Is Agile really what the organization wants and is leadership ready to make the cultural changes necessary to see the fruits of the transformation? In short, do they value an empirical process — short learning cycles of do something small, experience the results, learn from that experience, and then adjust? If an empirical approach is ever rejected as a viable method for your organization, then Agile is not fit for purpose. Therefore, you must first seek to understand how your organization receives working empirically, and then if the corresponding values, principles, and concepts resonate.

Starting Smart

You can’t hurry the harvest by flooding the fields. An empirical approach is about trying something, learning from it, and adjusting. The same holds true for Agile transformation. You cannot implement or adopt Agile. Change occurs most successfully in small bites with repetition. Find one thing you can change that will make a difference. Change that, let it settle in, and move on to the next right thing to change.

Put Frameworks In Their Place

Frameworks are great starting places to help teach new concepts and put them into practice. The caveat is that it is far too easy for teams to get stuck inside a framework and specific tools.

Do not let this keep you from using Scrum or other frameworks. Use what works from the framework, learn how non-framework practices can fit your team and situation better, and just continuously seek to live out Agile values, principles, and concepts in ways that make sense for each team respectively. Keep filling the gaps.

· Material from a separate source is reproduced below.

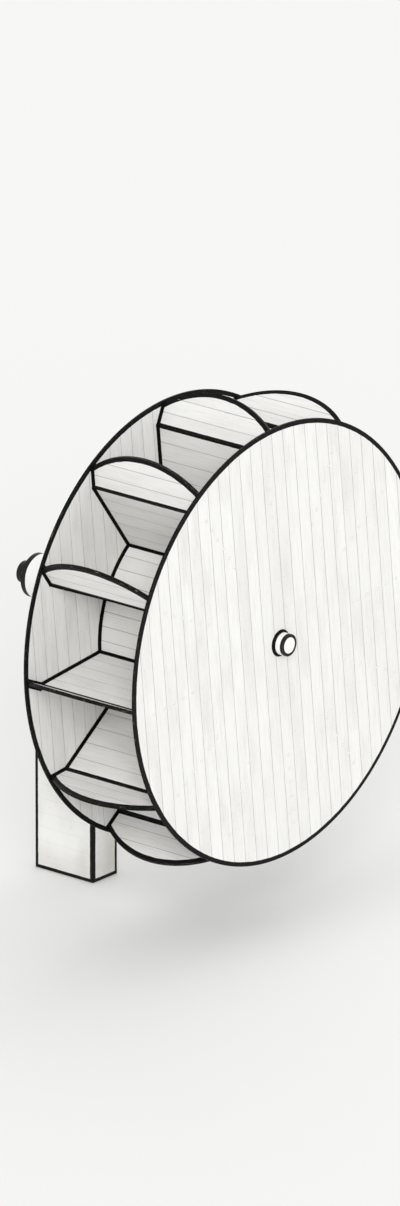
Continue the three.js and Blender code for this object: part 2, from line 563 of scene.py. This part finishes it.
def paint_lines(tree, line, place, white, dark):
    """Lays dark paint over white along the edges; it is brushed by hand, so it wanders a little."""
    wander = calc(tree, "SUBTRACT", noise(tree, place, BRUSH_WANDER), 0.5)
    brushed = calc(tree, "ADD", line, calc(tree, "MULTIPLY", wander, BRUSH_WANDER_SHARE))
    return blend_colours(tree, step_down(tree, brushed, LINE_END_SPAN), white, dark)


def worn_at_edges(tree, marks, line, edge_span):
    """Marks of wear, stronger beside the edges."""
    return calc(tree, "ADD", marks, calc(tree, "MULTIPLY", step_down(tree, line, edge_span), EDGE_WEAR))


# Painted boards; each noise has its stretch along the grain, across it and from board to board

JOINT_DIRT = (0.22, 0.20, 0.17, 1)
BARE_TIMBER = (0.30, 0.22, 0.14, 1)
WEATHERED_TIMBER = (0.18, 0.125, 0.08, 1)
TONE_STEP = 7.31  # sets the tones of one piece's boards apart
GRAIN_LAYERS = 40.0  # sets their grain apart
PAINT_PATCHES = (0.9, 3.0, 1.0)
BRUSH_MARKS = (2.2, 55.0, 1.0)
FIBRES = (9.0, 320.0, 1.0)
PAINT_FLAKES = (14.0, 60.0, 1.0)
DIRT_PATCHES = (2.5, 12.0, 1.0)
PATCH_SPAN = (0.4, 0.75)
BRUSH_MARK_SPAN = (0.45, 0.8)
FIBRE_SPAN = (0.5, 0.8)
WORN_BLACK_SPAN = (0.4, 0.8)
RUST_SPAN = (0.45, 0.6)
FLAKE_SPAN = (0.73, 0.76)
FLAKED_EDGE_SPAN = (0.04, 0.4)  # in widths of the painted line
DIRT_SPAN = (0.002, 0.0065)  # metres from a board's side
TONE_SHARE = 0.45
BRUSH_MARK_SHARE = 0.6
FIBRE_SHARE = 0.5
RUST_SHARE = 0.6
LEAST_DIRT = 0.1
BRUSH_MARK_RELIEF = 0.6
FIBRE_RELIEF = 0.4
FLAKE_RELIEF = 0.5
BARE_ROUGHNESS = 0.85
NAIL_SPREAD = 0.055  # from a plank's middle to the nails in it
NAIL_SPAN = (0.0035, 0.005)  # from the flat of a nail's head to its edge


def grain_place(tree):
    """Metres along and across the grain, and a third number that differs from board to board."""
    along, across, _ = split(tree, add_node(tree, "ShaderNodeUVMap", uv_map="Grain").outputs[0])
    board = add_node(tree, "ShaderNodeNewGeometry").outputs["Random Per Island"]
    piece = add_node(tree, "ShaderNodeObjectInfo").outputs["Random"]
    tone = calc(tree, "FRACT", calc(tree, "ADD", calc(tree, "MULTIPLY", board, TONE_STEP), piece))
    layer = calc(tree, "MULTIPLY", tone, GRAIN_LAYERS)
    return add_node(tree, "ShaderNodeCombineXYZ", {0: along, 1: across, 2: layer}).outputs[0], tone


def joint_dirt(tree, place):
    """How much dirt has gathered beside the joints between boards."""
    from_side = calc(tree, "MINIMUM", noted(tree, "from_low_side"), noted(tree, "from_high_side"))
    patches = vary(tree, noise(tree, place, DIRT_PATCHES, detail=4.0), LEAST_DIRT, 1 - LEAST_DIRT)
    return calc(tree, "MULTIPLY", step_down(tree, from_side, DIRT_SPAN), patches)


def from_plank_middle(tree, place):
    """Metres from the middle of the disc plank at this place across the disc."""
    pitch = 2 * DISC_RADIUS / DISC_PLANKS
    planks = calc(tree, "MULTIPLY_ADD", place, 1 / pitch, DISC_PLANKS / 2)
    return calc(tree, "MULTIPLY", calc(tree, "SUBTRACT", calc(tree, "FRACT", planks), 0.5), pitch)


def disc_nails(tree):
    """1 at the nails that hold the two layers of planks together, two at each crossing, and 0 elsewhere."""
    across, _, up = wheel_place(tree)
    sideways = outside(tree, from_plank_middle(tree, across), NAIL_SPREAD)
    return step_down(tree, reach(tree, sideways, from_plank_middle(tree, up)), NAIL_SPAN)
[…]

I think it is more important to understand what frameworks offer and how to leverage what you need, when you need it, than to get caught up in trying to adopt or implement anything specific wholeheartedly. This is easier said than done because it requires someone who understands this to lead the teams. Helping the team determine what it should do, and how, is what coaches do. My advice to you is do not get caught up into the “Certification Economy” or feel the need to use popular tools. Do what makes sense for your teams, as they need it. Stay aligned with Agile, and you will be fine.